The statuette, which originally consisted of separately-carved components of hippopotamus ivory, serpentine, rock crystal, wood, and gold, with added decoration in ‘Egyptian’ blue, has been painstaking reconstructed from several hundred burnt and broken fragments.  Standing 50 centimeters tall, it depicts a male youth, with left leg slightly advanced.  However, unlike Archaic Greek kouroi, which hold both arms at their sides, the Palaikastro figure has both arms sharply bent at the elbows and holds its clenched fists before its chest.  It also once wore a golden kilt, penis sheath, dagger, and sandals, whereas Archaic kouroi are nude.
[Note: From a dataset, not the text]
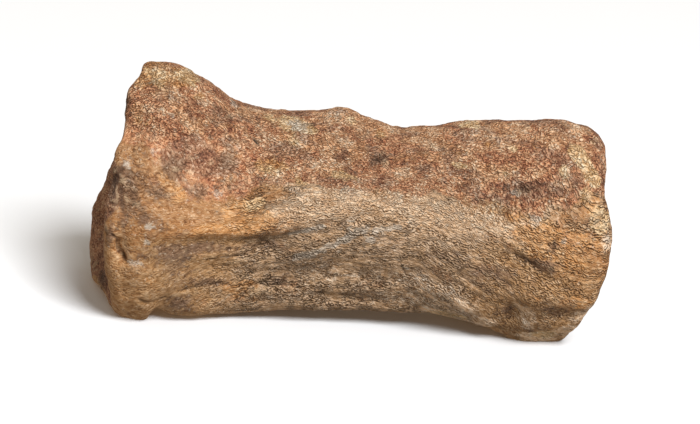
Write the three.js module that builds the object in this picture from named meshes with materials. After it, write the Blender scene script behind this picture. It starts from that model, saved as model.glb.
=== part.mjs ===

The carving of this chryselephantine statuette is extraordinarily fine, surpassing other examples of Cretan Bronze Age sculpture in bronze, terracotta, and stone.  Minute details of anatomy, such as subcutaneous veins and tendons as well as muscles and cuticles are rendered with veristic exactitude.  The dark blue-gray serpentine head, or more precisely scalp, is meticulously incised, as if to represent shaved hair on the sides and a braided topknot above. Although badly damaged and discolored, it is certainly the most remarkable piece of Minoan sculpture that has survived to this day.

 

This short, attractive booklet by one of the directors of the Palaikastro excavations presents the statuette in clear, readily accessible form with numerous color illustrations.  Brief sections introduce the figure and the site in general; recall the discovery and deposition of the finds; speculate on the identification of the findspot as ‘a town shrine’; describe the statuette, its materials, techniques, conservation, and modern museum display in detail, and Minoan ivory work in general; and seek to identify the ‘kouros’ iconographically.  (Unfortunately there is no bibliography beyond citation of an edited volume published in 2000.(1))

 

Intriguingly, different parts of the Palakastro statuette were found in different locations, and in different condition, which the excavators believe to be the result of deliberate destruction during the late 15th century BC.  In the ‘Plateia’ facing Building 5, which is tentatively identified as a ‘Town Shrine’ on account of its finely cut sandstone masonry with double-axe incised marks and other accouterments, excavators recovered the ivory torso and left arm, fragments of gold, and patches of blue pigment.  Nearby were the right arm, separately carved ivory feet, and the serpentine head.  All were burned.  Inside the building, some 10 meters distant, were the figure’s two legs, much more badly burnt and broken (one was reconstituted from 190 fragments), and gold sandals.  The excavators believe the distance between the two groups of finds too great to be explained by the figure having fallen from an upper storey (if so, why were some components, including the feet, separate from the legs, found outside the building?).  Sackett, rather, suggests that ‘a hostile intruder, whether looter or iconoclast, could have seized the figure by the legs and, as he moved outside but stood close to the door looking inside, could have hurled these into the building.  As he did this the figure would have broken and the major pieces would have fallen close by…while others would have bounced back into the Plateia’ (p. 8).  This, of course, makes for good reading, but is highly speculative.  Likewise, in the Conservation section Sackett observes that the legs inside the building suffered from burning at considerably higher temperatures than the ivory components found outside: ‘Indeed a study of the temperatures which normally occur in accidental house fires, as opposed to those of deliberate arson shows that the rooms where our figure was found had been deliberately filled with inflammable material (such as brushwood)’ (pp. 13-14 italics in original).  Unfortunately, no reference to this study is provided, but it seems to be a paper given by T. Cunningham in 2002, published in 2007.  There the destruction sequence is reconstructed even more vividly.(2)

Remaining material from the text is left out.